Social isn’t just bringing new skills to customer service – it can also change its function

Picture the situation: your firm is an airline, a customer enraged by the delay in getting back to him about lost baggage pays to promote a tweet about the ‘horrendous’ customer service. It gets seen by 76,000 people, what do you do?

Well, if you’re British Airways, you take eight hours to reply, enrage him all the more with your excuse, and carve out your own little corner of Internet infamy.

Customer Services may once have been the preserve of call centres but now, thanks to social media, it has become a high-stakes game. Not only do firms have to deal with a new channel, they also have to deal with a new culture. Now, customer grievances and the responses they bring are aired in public. If your firm gets it wrong it could end up like BA – with a black mark that (despite all recent improvements to social customer service) remains shareable and searchable.

Either with in-house teams, or through social monitoring agencies, brands can now use tools to measure the impact of their interactions with customers and sentiment across a range of social sites. For recruiters charged with hiring new Customer Service talent, this social ‘listening’ requires new analytical skills that previously only existed in other public-facing departments (such as PR and Marketing). Customer Service departments will also now have to acquire the skills for interacting with customers across social media, rather than just on the phone.

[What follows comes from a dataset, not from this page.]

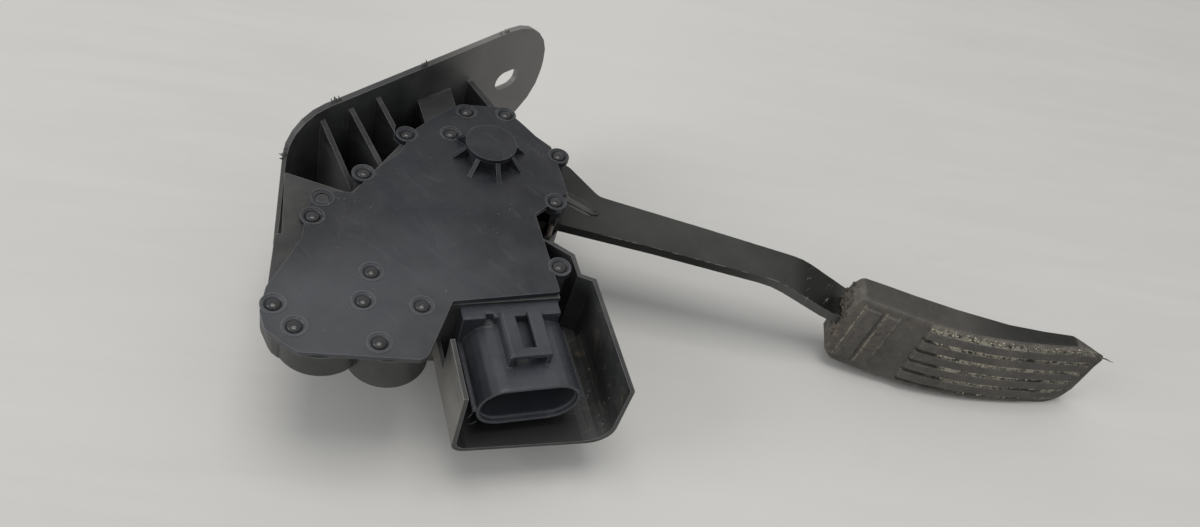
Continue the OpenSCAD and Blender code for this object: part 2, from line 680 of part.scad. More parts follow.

Despite this new reality, many firms have been reluctant or slow to see the value in shifting customer relations to social media and measuring the impact, but there are several very good reasons why they should get started.

The key reason, says Forbes Magazine, is that communication is immediate. It’s also more personal and relatively easy. But perhaps just as vital is that the transparency of communicating across social media can be a promotional tool in itself. If others see your firm dealing with problems in a timely and professional manner, that can only be good.

Of course, the selfish (but no less important) reason for using social media as a key Customer Service tool is that users of networks like Twitter and Facebook are more likely to share their experiences online, and if you’re not there to talk to them, the message is more likely to be negative.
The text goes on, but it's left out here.